Food consisted of caribou, fish, seal and walruss. The most unusual dish he sampled was muk tuk - blubber from a beluga whale which had a texture like coconut and tasted like fish. “It was alright when it was fresh,” he says. “They killed a beluga whale and just started slicing this stuff off and said, ‘here, try it’. It was a sort of delicacy eaten raw. I also had raw seal liver, that was quite nice in a sandwich.” The only thing he declined was seasoned muk tuk where the Inuit dig a hole, cover the fresh muk tuk with soil and leave it until the middle of the winter when they dig it back up again to eat.

The temperature was minus 40F and one day it fell to minus 56F. The Inuit wouldn’t venture out if the temperature fell below 40, but Prof Curzon went for a stroll “to see what it was like”. “The air was absolutely solid, you have to walk very, very slowly. You mustn’t breathe deeply because you’ll freeze your lungs,” he says. “People in the village were horrified when I came back.”

Although he didn’t suffer frostbite, he saw some terrible cases, the worst of which was a 16 year old boy who had a brand new ski-doo and broke down four miles out.

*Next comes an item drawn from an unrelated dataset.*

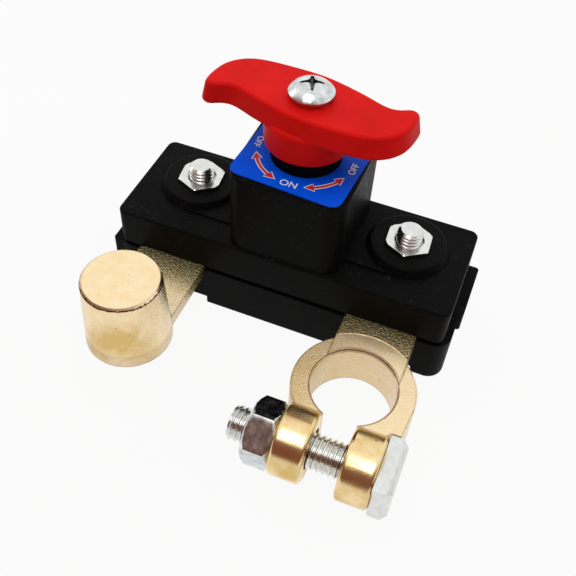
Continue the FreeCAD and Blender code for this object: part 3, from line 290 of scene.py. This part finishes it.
def cast_brass(name, zones):
    """Brass whose cast grain, polish, dark lines, stains and painted reflection of the box lie where
    zones puts them. Dark lines also run along the edges and creases, dirt gathers in the grain's
    hollows, and a few pits are strewn about."""
    material, tree, shader, where = start_material(name)
    place = node(tree, "SeparateXYZ", {"Vector": where}).outputs
    wander = grain(tree, where, 0.9 * MM, 5.0, 0.7)
    patches = grain(tree, where, 8 * MM, 3.0)
    mottle = grain(tree, where, 2.2 * MM, 5.0, 0.6)
    lumps = grain(tree, where, 0.55 * MM, 5.0, 0.7)
    fine = grain(tree, where, 0.16 * MM, 4.0, 0.6)
    pits = ramp(tree, grain(tree, where, 0.9 * MM, 2.0), (0.23, 0.85), (0.29, 0.0))
    along = node(tree, "Mapping", {"Vector": where, "Scale": (0.12, 1.0, 1.0)}).outputs[0]
    rubbed = grain(tree, along, 0.22 * MM, 4.0)
    zone = zones(tree, place, wander, patches)
    cast, polish = zone["cast"], zone["polish"]
    # Edges and creases, as the Bevel normal finds them, take the dark brown, broken up by noise.
    edge = times(tree, sharp_edges(tree, 0.7 * MM), ramp(tree, wander, (0.34, 0.25), (0.56, 1.0)))
    edge = times(tree, edge, math_node(tree, "SUBTRACT", 0.9, times(tree, polish, 0.6)))
    hollows = ramp(tree, lumps, (0.30, 1.0), (0.40, 0.0))
    grime_and_recess_shade = times(tree, hollows, math_node(tree, "ADD", times(tree, cast, 0.7), 0.15))

    tone = mix(tree, ramp(tree, mottle, (0.36, 0.0), (0.66, 1.0)), CREAM, WARM)
    buffed = mix(tree, ramp(tree, rubbed, (0.35, 0.0), (0.65, 1.0)), BUFFED_LIGHT, BUFFED_DEEP)
    tone = mix(tree, polish, tone, buffed)
    tone = mix(tree, zone["stain"], tone, GOLD)
    tone = mix(tree, grime_and_recess_shade, tone, GRIME)
    tone = mix(tree, pits, tone, PIT)
    # Olive painted in lumps over the bar as the black box's reflection.
    painted_box_reflection = times(tree, zone["painted_box_reflection"], ramp(tree, lumps, (0.40, 0.9), (0.60, 0.1)))
    tone = mix(tree, painted_box_reflection, tone, BOX_REFLECTION_OLIVE)
    feed(tree, shader, "Base Color", mix(tree, most(tree, zone["line"], edge), tone, DARK_LINE_BROWN))
    feed(tree, shader, "Metallic", rest_of(tree, times(tree, zone["dull"], 0.42)))
    smooth = ramp(tree, fine, (0.3, 0.24), (0.7, 0.34))
    rough = mix(tree, cast, smooth, ramp(tree, lumps, (0.3, 0.34), (0.7, 0.20)))
    buffed_rough = ramp(tree, patches, (0.4, 0.19), (0.62, 0.32))
    feed(tree, shader, "Roughness", mix(tree, polish, rough, buffed_rough))
    bumps(tree, shader, (mottle, 0.05 * MM, 0.3), (times(tree, cast, lumps), 0.20 * MM, 1.0),
          (fine, 0.012 * MM, 0.5), (times(tree, polish, rubbed), 0.02 * MM, 0.5))
    return material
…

He didn’t have proper boots and had to have parts of both his feet amputated.

Most of Prof Curzon’s time was taken up treating tooth decay and extensive gum problems as the Inuit had switched from a diet of meat and fat to a more Western diet of biscuits, cake and Coca Cola. His youngest patient was five days old, the oldest 85. “They’d make tea and put six to eight tea spoonfuls of sugar in it,” he says.

In spite of this, he has nothing but respect for the Inuit, who he says are the most stoic people you could meet. “They are used to discomfort and pain because of their harsh, terrible environment; sometimes the children wouldn’t cry out, you’d just see a little tear roll down their cheek,” he says. “We managed to save most decayed teeth with special stainless steel crowns that could be fitted over a decayed tooth.”

As they had no money, the Inuit would turn up with fish or a big haunch of caribou. By the end of his stint, Martin had accumulated around 30 Eskimo carvings, some weighing more than a stone and one featuring an Eskimo with a bad abscess on his tooth.

Contrary to the stereotype, he didn’t see anyone ‘rubbing noses’, nor did he see any igloos which he says are ‘purely for tourist purposes’.

“Most of the Inuit, when I was there, didn’t even know how to make an igloo,” he says. “When an Australia broadcasting company came to make a film, they had to go and find an old Inuit man as he was the only bloke in the settlement who knew how to make one.”